Stated problem —
Exactly reproduce the lines that follow.

· · ·

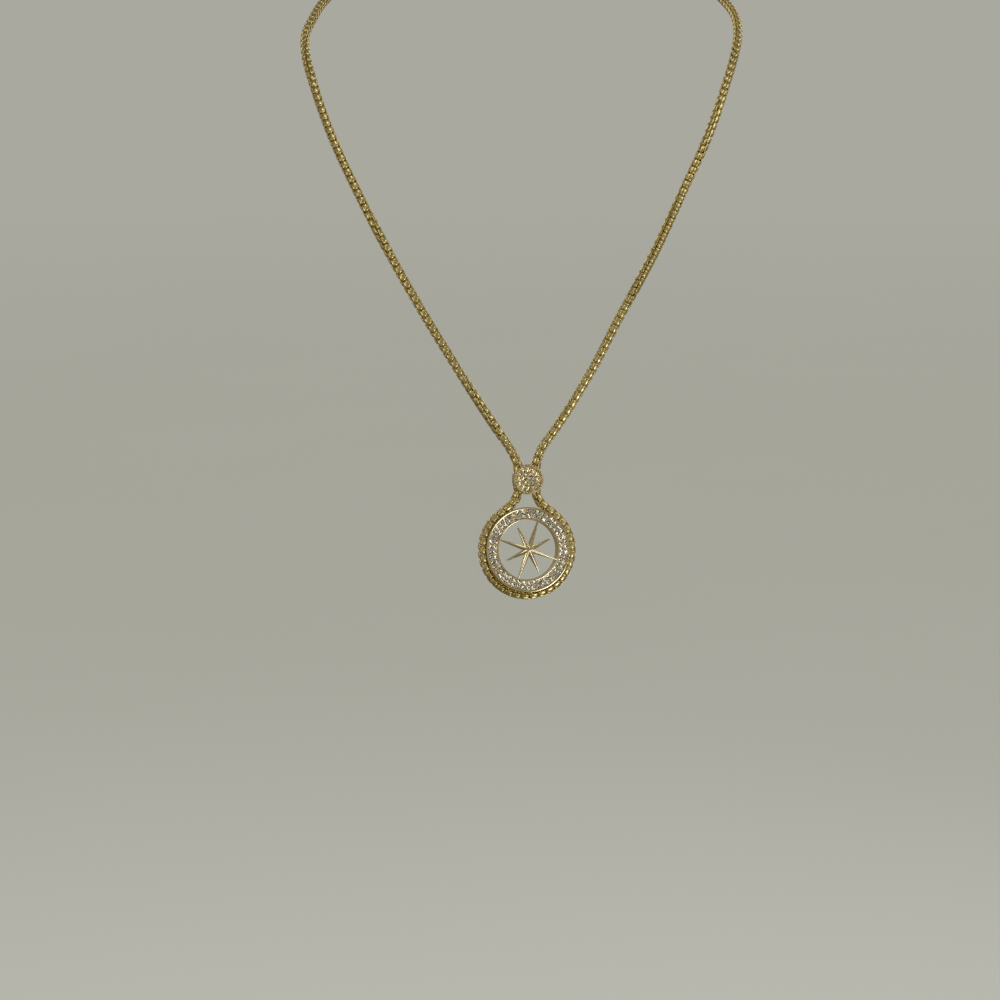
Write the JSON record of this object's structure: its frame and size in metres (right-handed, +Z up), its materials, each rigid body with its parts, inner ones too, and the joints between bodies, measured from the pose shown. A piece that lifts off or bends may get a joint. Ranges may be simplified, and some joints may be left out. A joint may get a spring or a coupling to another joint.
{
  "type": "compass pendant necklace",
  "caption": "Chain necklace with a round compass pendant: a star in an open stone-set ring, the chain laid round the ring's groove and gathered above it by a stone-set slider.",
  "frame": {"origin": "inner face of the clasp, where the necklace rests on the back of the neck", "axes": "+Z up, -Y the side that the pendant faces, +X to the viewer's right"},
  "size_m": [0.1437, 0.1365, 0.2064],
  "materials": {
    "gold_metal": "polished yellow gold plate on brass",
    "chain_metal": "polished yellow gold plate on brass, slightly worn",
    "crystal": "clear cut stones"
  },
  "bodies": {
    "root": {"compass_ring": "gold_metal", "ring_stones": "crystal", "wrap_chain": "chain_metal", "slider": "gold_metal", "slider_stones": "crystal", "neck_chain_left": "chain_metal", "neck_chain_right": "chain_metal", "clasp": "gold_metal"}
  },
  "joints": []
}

· · ·

Result —
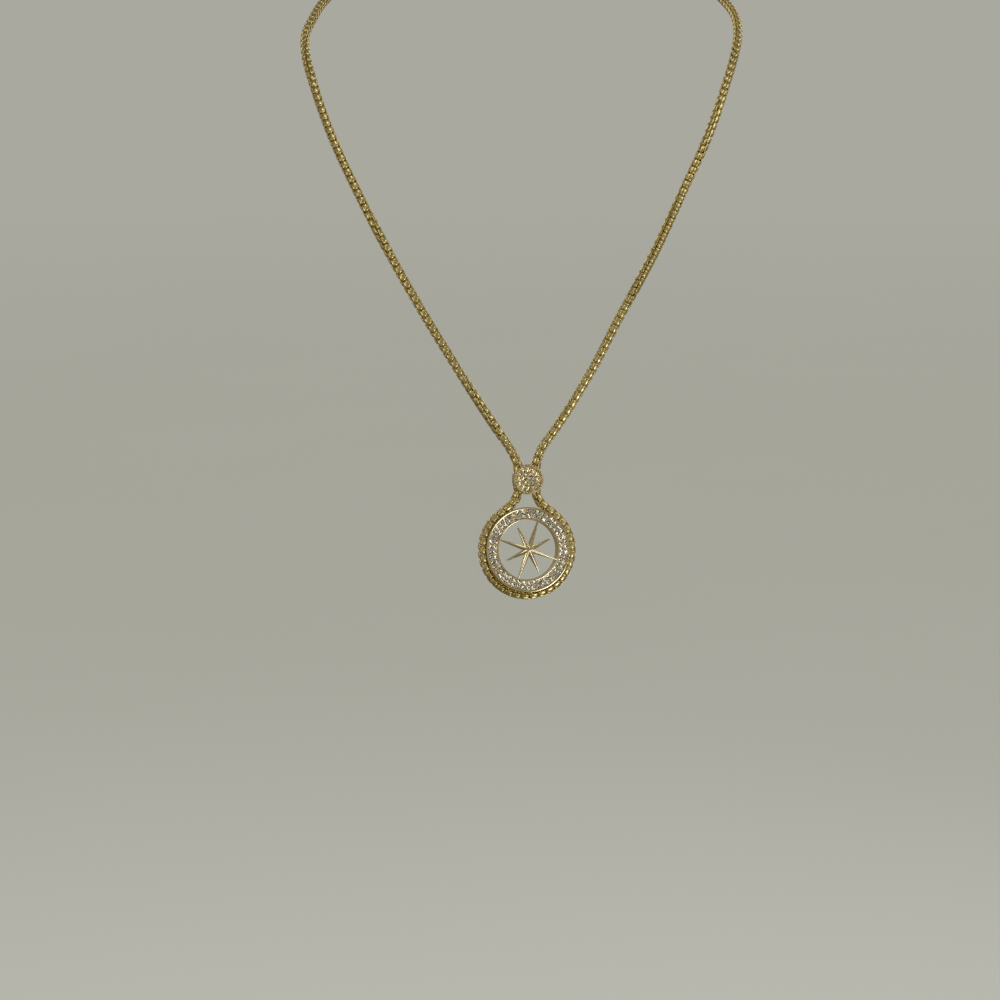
Write the JSON record of this object's structure: its frame and size in metres (right-handed, +Z up), its materials, each rigid body with its parts, inner ones too, and the joints between bodies, measured from the pose shown. A piece that lifts off or bends may get a joint. Ranges may be simplified, and some joints may be left out. A joint may get a spring or a coupling to another joint.
{
  "type": "compass pendant necklace",
  "caption": "Chain necklace with a round compass pendant: a star in an open stone-set ring, the chain laid round the ring's groove and gathered above it by a stone-set slider.",
  "frame": {"origin": "inner face of the clasp, where the necklace rests on the back of the neck", "axes": "+Z up, -Y the side that the pendant faces, +X to the viewer's right"},
  "size_m": [0.1437, 0.1365, 0.2064],
  "materials": {
    "gold_metal": "polished yellow gold plate on brass",
    "chain_metal": "polished yellow gold plate on brass, slightly worn",
    "crystal": "clear cut stones"
  },
  "bodies": {
    "root": {"compass_ring": "gold_metal", "ring_stones": "crystal", "wrap_chain": "chain_metal", "slider": "gold_metal", "slider_stones": "crystal", "neck_chain_left": "chain_metal", "neck_chain_right": "chain_metal", "clasp": "gold_metal"}
  },
  "joints": []
}